For interactive media, if it made sense (for static music it doesn't), a possible route would be to market the music as interactive and then have the interactivity be on a server and complex enough that it'll be hard to reproduce. This pretty much boils to some sort of interactive music video at basic level or an online fake-jam where the listener could vary the mix and mood of the song or whatever based on pre-recorded clips being sent. I don't think this is as compelling route as physical items that could hold value or have their value go up in future. I'm thinking this like those tradable Magic The Gathering cards - sure you can print them and play the game for free etc but the prices of the physical stuff is going up while the digital stuff at MTGO less so.
Pay your fucking taxes like other honest citizens, Mr Bono, and then we can sit down and talk about the moralities of illegal copying.
Let's see you pirate THAT.
I buy albums and I buy magazines. Sgt. Pepper v. the latest Kanye single?? Seriously? Fuck em all.

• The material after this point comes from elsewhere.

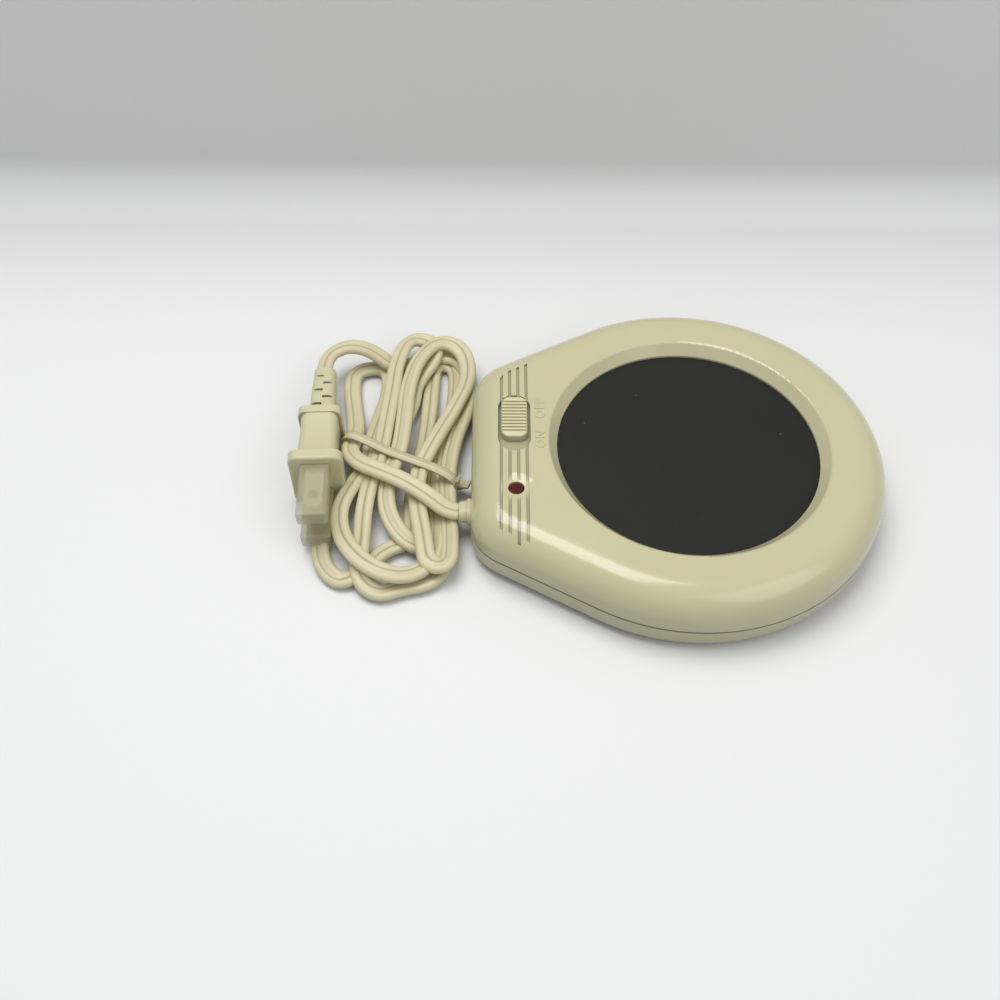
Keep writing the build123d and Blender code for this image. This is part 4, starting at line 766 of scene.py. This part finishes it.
def screw_form(head_radius, head_height, shank_radius, length):
    """One screw along Z: its head from the origin down, its thread from the origin up"""
    segments = 24
    thread_steps = 12
    pitch = shank_radius * 0.55
    root_radius = shank_radius * 0.82
    recess_half = head_radius * 0.13
    recess_reach = head_radius * 0.55
    recess_depth = head_height * 0.5
    recess_taper = 0.8
    bm = bmesh.new()
    # head: rounded rim from the seat to the flat of the head
    rim = [(0.96, 0.0), (1.0, 0.12), (1.0, 0.45), (0.94, 0.74), (0.80, 0.93), (0.66, 1.0)]
    rows = []
    for share, drop in rim:
        rows.append([
            bm.verts.new((
                head_radius * share * math.cos(2 * math.pi * step / segments),
                head_radius * share * math.sin(2 * math.pi * step / segments),
                -head_height * drop,
            ))
            for step in range(segments)
        ])
    for low, high in zip(rows, rows[1:]):
        for step in range(segments):
            beside = (step + 1) % segments
            bm.faces.new((low[step], low[beside], high[beside], high[step])).smooth = True
    bm.faces.new(rows[0])
    # cross recess let into the flat of the head
    corner = [
        (recess_reach, -recess_half), (recess_reach, recess_half), (recess_half, recess_half),
        (recess_half, recess_reach), (-recess_half, recess_reach), (-recess_half, recess_half),
        (-recess_reach, recess_half), (-recess_reach, -recess_half), (-recess_half, -recess_half),
        (-recess_half, -recess_reach), (recess_half, -recess_reach), (recess_half, -recess_half),
    ]
    mouth = [bm.verts.new((x, y, -head_height)) for x, y in corner]
    floor_of = [
        bm.verts.new((x * recess_taper, y * recess_taper, -head_height + recess_depth))
        for x, y in corner
    ]
    flat_edges = []
    for ring in (rows[-1], mouth):
        for step, vertex in enumerate(ring):
            beside = ring[(step + 1) % len(ring)]
            flat_edges.append(bm.edges.get((vertex, beside)) or bm.edges.new((vertex, beside)))
    bmesh.ops.triangle_fill(bm, use_beauty=True, edges=flat_edges)
    for step in range(len(corner)):
        beside = (step + 1) % len(corner)
        bm.faces.new((mouth[step], mouth[beside], floor_of[beside], floor_of[step]))
    bm.faces.new(floor_of)
    # thread: one crest and one root that wind up the shank together
    turns = int((length - pitch) / pitch)
    crests = []
    roots = []
    for step in range(turns * thread_steps + 1):
        angle = 2 * math.pi * step / thread_steps
        height = pitch * step / thread_steps
        for line, radius, rise in ((crests, shank_radius, 0), (roots, root_radius, pitch / 2)):
            line.append(bm.verts.new((
                radius * math.cos(angle), radius * math.sin(angle), height + rise,
            )))
    for step in range(len(crests) - 1):
        bm.faces.new((crests[step], crests[step + 1], roots[step + 1], roots[step]))
        if step + thread_steps + 1 < len(crests):
            above = step + thread_steps
            bm.faces.new((roots[step], roots[step + 1], crests[above + 1], crests[above]))
    tip = bm.verts.new((0, 0, length))
    for step in range(len(roots) - thread_steps, len(roots) - 1):
        bm.faces.new((roots[step], roots[step + 1], tip))
    bmesh.ops.recalc_face_normals(bm, faces=bm.faces)
    mesh = bpy.data.meshes.new("screw_form")
    bm.to_mesh(mesh)
    bm.free()
    return mesh


screw_spin = 1.1
screw_tree = bpy.data.node_groups.new("screw_set", "GeometryNodeTree")
new_socket = screw_tree.interface.new_socket
new_socket("Places", in_out="INPUT", socket_type="NodeSocketGeometry")
form_in = new_socket("Screw", in_out="INPUT", socket_type="NodeSocketObject")
flip_in = new_socket("Head up", in_out="INPUT", socket_type="NodeSocketFloat")
finish_in = new_socket("Finish", in_out="INPUT", socket_type="NodeSocketMaterial")
new_socket("Screws", in_out="OUTPUT", socket_type="NodeSocketGeometry")
nodes = screw_tree.nodes
link = screw_tree.links.new
entry = nodes.new("NodeGroupInput")
source = nodes.new("GeometryNodeObjectInfo")
number = nodes.new("GeometryNodeInputIndex")
spin = nodes.new("ShaderNodeMath")
spin.operation = "MULTIPLY"
spin.inputs[1].default_value = screw_spin
turned = nodes.new("ShaderNodeCombineXYZ")
placed_screws = nodes.new("GeometryNodeInstanceOnPoints")
realized = nodes.new("GeometryNodeRealizeInstances")
coated = nodes.new("GeometryNodeSetMaterial")
leaving = nodes.new("NodeGroupOutput")
link(entry.outputs["Screw"], source.inputs["Object"])
link(number.outputs["Index"], spin.inputs[0])
link(entry.outputs["Head up"], turned.inputs["X"])
link(spin.outputs["Value"], turned.inputs["Z"])
link(entry.outputs["Places"], placed_screws.inputs["Points"])
link(source.outputs["Geometry"], placed_screws.inputs["Instance"])
link(turned.outputs["Vector"], placed_screws.inputs["Rotation"])
link(placed_screws.outputs["Instances"], realized.inputs["Geometry"])
link(realized.outputs["Geometry"], coated.inputs["Geometry"])
link(entry.outputs["Finish"], coated.inputs["Material"])
link(coated.outputs["Geometry"], leaving.inputs["Screws"])

# each set is named for the node that it replaces, with its sizes in millimetres
screw_sets = {
    "case_screws": dict(
        centres=[(34.52, 50.03), (34.52, -50.03), (-50.05, 37.0), (-50.05, -37.0)], seat=5.0,
        head_radius=2.9, head_height=2.0, shank_radius=1.45, length=14.0, head_up=False,
    ),
    "shield_screws": dict(
        centres=[(56.75, 0.0), (-23.5, 46.33), (-23.5, -46.33)], seat=14.7,
        head_radius=2.6, head_height=1.8, shank_radius=1.25, length=5.0, head_up=False,
    ),
    "switch_screws": dict(
        centres=[(-57.5, 22.2), (-57.5, -6.2)], seat=16.0,
        head_radius=2.3, head_height=1.4, shank_radius=1.1, length=3.2, head_up=False,
    ),
    "bar_screws": dict(
        centres=[(-66.45, -14.0), (-66.45, -28.0)], seat=14.0,
        head_radius=1.9, head_height=1.4, shank_radius=1.1, length=5.5, head_up=True,
    ),
}
for set_name, screws in screw_sets.items():
    form_mesh = screw_form(
        screws["head_radius"] / metre, screws["head_height"] / metre,
        screws["shank_radius"] / metre, screws["length"] / metre,
    )
    form = bpy.data.objects.new("screw_form", form_mesh)
    places = bpy.data.meshes.new(set_name)
    seat = screws["seat"] / metre
    places.from_pydata([(x / metre, y / metre, seat) for x, y in screws["centres"]], [], [])
    screw_draft = bpy.data.objects.new(set_name, places)
    copies = screw_draft.modifiers.new("screws", "NODES")
    copies.node_group = screw_tree
    copies[form_in.identifier] = form
    copies[flip_in.identifier] = math.pi if screws["head_up"] else 0.0
    copies[finish_in.identifier] = plated_steel
    screw_mesh = plain_mesh(screw_draft)
    bpy.data.objects.remove(form)
    show(screw_mesh, set_name + "_threaded", plated_steel, "steel", set_name)

# Feet: four black moulded rubber pads, pressed into sockets under the housing. They are dull and
# dusty from the table.
foot_rubber = finish_of(
    "foot_rubber",
    light=(0.030, 0.030, 0.030),
    dark=(0.016, 0.016, 0.016),
    roughness=0.8,
    grain_size=0.0007,
    grain_depth=0.4,
    cloud_size=0.004,
)
dress(foot_rubber, "foot_1", "foot_2", "foot_3", "foot_4")

# Switch: a knob moulded in the housing's colour, here painted lighter as painted light that makes
# up for the shade between its ribs, with painted shade between its ribs. The switch's body and
# slider under it, and the bar that clamps the cord, are dark moulded plastic.
# the knob's colour is painted lighter than the housing's, as painted light for its shaded ribs
knob_plastic = finish_of(
    "knob_plastic",
    light=(0.70, 0.66, 0.41),
    dark=(0.64, 0.60, 0.365),
    roughness=0.36,
    grain_size=0.0012,
    grain_depth=0.08,
    cloud_size=0.006,
)


def between_ribs(nodes, link):
    """Mask of painted shade in the grooves, just under the knob's top"""
    groove_mouth = 0.0249
    groove_floor = 0.0245
    painted_shade_share = 0.5
    height = object_axes(nodes, link)["Z"]
    return ramp_between(nodes, link, height, groove_mouth, groove_floor, painted_shade_share)


# painted shade in the grooves between the knob's ribs
tinted(knob_plastic, colour=(0.33, 0.30, 0.19), mask_of=between_ribs)
dress(knob_plastic, "switch_knob")
dark_plastic = finish_of(
    "dark_plastic",
    light=(0.032, 0.032, 0.033),
    dark=(0.020, 0.020, 0.021),
    roughness=0.5,
    grain_size=0.0009,
    grain_depth=0.2,
)
dress(dark_plastic, "switch_body", "switch_slider", "cord_bar")

# Pilot lamp: a dark red lens low in its dish, a glow bulb in a woven sleeve, and the resistor in
# its lead with coloured bands.
lens_red = finish_of(
    "lens_red",
    light=(0.11, 0.010, 0.008),
    dark=(0.055, 0.005, 0.004),
    roughness=0.16,
    grain_size=0.002,
    grain_depth=0.05,
    cloud_size=0.002,
)
shader_of(lens_red).inputs["Specular IOR Level"].default_value = 0.3
dress(lens_red, "lamp_lens")
sleeve_white = finish_of(
    "sleeve_white",
    light=(0.70, 0.67, 0.58),
    dark=(0.60, 0.57, 0.48),
    roughness=0.6,
    grain_size=0.0006,
    grain_depth=0.6,
)
dress(sleeve_white, "lamp_sleeve")
lamp_glass = finish_of(
    "lamp_glass",
    light=(0.72, 0.66, 0.60),
    dark=(0.66, 0.60, 0.54),
    roughness=0.08,
    grain_size=0.003,
    grain_depth=0.05,
)
shader_of(lamp_glass).inputs["Transmission Weight"].default_value = 0.7
dress(lamp_glass, "neon_lamp")
resistor_body = finish_of(
    "resistor_body",
    light=(0.40, 0.26, 0.15),
    dark=(0.32, 0.20, 0.11),
    roughness=0.45,
    grain_size=0.001,
    grain_depth=0.1,
)


def resistor_bands(nodes, link):
    """Mask of the painted bands, evenly spaced along the resistor"""
    half_pitch = 0.0007
    band_edge = 0.00022
    band_core = 0.00018
    band_share = 0.9
    off_band = from_nearest_line(nodes, link, object_axes(nodes, link)["Y"], half_pitch)
    return ramp_between(nodes, link, off_band, band_edge, band_core, band_share)


tinted(resistor_body, colour=(0.05, 0.02, 0.01), mask_of=resistor_bands)
dress(resistor_body, "lamp_resistor")

# Inner leads and crimps: heat-proof vinyl over stranded wire joins the cord, the switch, the fuse
# and the element, with two red insulated crimps.
lead_vinyl = finish_of(
    "lead_vinyl",
    light=(0.66, 0.63, 0.54),
    dark=(0.54, 0.51, 0.43),
    roughness=0.45,
    grain_size=0.001,
    grain_depth=0.15,
    cloud_size=0.005,
)
dress(lead_vinyl, "wire_live", "wire_load", "wire_fuse", "fuse_lead", "wire_return", "wire_element")
crimp_red = finish_of(
    "crimp_red",
    light=(0.32, 0.03, 0.03),
    dark=(0.20, 0.018, 0.018),
    roughness=0.4,
    grain_size=0.001,
    grain_depth=0.15,
    cloud_size=0.005,
)
dress(crimp_red, "crimp_connectors")

# Plug: ivory vinyl moulded round the cord, with a notched sleeve behind it, and the same vinyl
# for the collar at the housing and the cord inside. Two plated blades stand out of the plug, each
# under a milky soft cover that shows the blade and its hole.
plug_vinyl = finish_of(
    "plug_vinyl",
    light=(0.645, 0.605, 0.385),
    dark=(0.575, 0.535, 0.33),
    roughness=0.38,
    grain_size=0.0012,
    grain_depth=0.12,
)
# painted shade in the plug's hollows and notches
tinted(plug_vinyl, colour=(0.30, 0.27, 0.165), mask_of=hollow_shade)
dress(plug_vinyl, "plug_body", "plug_relief", "cord_grommet", "cord_inner")
blade_metal = finish_of(
    "blade_metal",
    light=(0.78, 0.74, 0.60),
    dark=(0.66, 0.62, 0.49),
    roughness=0.42,
    grain_size=0.0008,
    grain_depth=0.08,
    metallic=1.0,
    cloud_size=0.005,
)
scratched(blade_metal, width=0.0004, depth=0.5)
dress(blade_metal, "blade_upper", "blade_lower")
cover_milk = finish_of(
    "cover_milk",
    light=(0.58, 0.535, 0.34),
    dark=(0.50, 0.455, 0.28),
    roughness=0.36,
    grain_size=0.0014,
    grain_depth=0.08,
    cloud_size=0.008,
)
shader_of(cover_milk).inputs["Alpha"].default_value = 0.45
dress(cover_milk, "cover_upper", "cover_lower")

always we will be able to copy whatever we want. we can e .g. record the analogic data at the very speaker or the data stream if hear using bluetooth . simply idiotic
When Bono and Apple said that it can't be pirated, they were not referring to the music. They were just making clear, that the whole interactive music experience cannot be pirated.
Technically that still might not hold true, but if you are thinking about a closed source DRM-ed player, that collects encrypted data from the web to provide you with an interactive experience, it might just not be worth the effort.
To me it sounds like they are going to build the new MTV (remember the old MTV that actually played music?), with a new form of video clips, that will make it completely impossible for small bands to produce a video. DOA.
It's like saying a LP record does not have copy protection, but the safe it is locked inside is the same as a copy protected LP. The container, not the MP3 has copy protection. Tihe file is NOT an MP3, but a container containing an MP3.
The truth shall set you free!
I.e. if it works on Linux... I can pirate it.
The secret to music that can't be pirated; make shitty music nobody wants.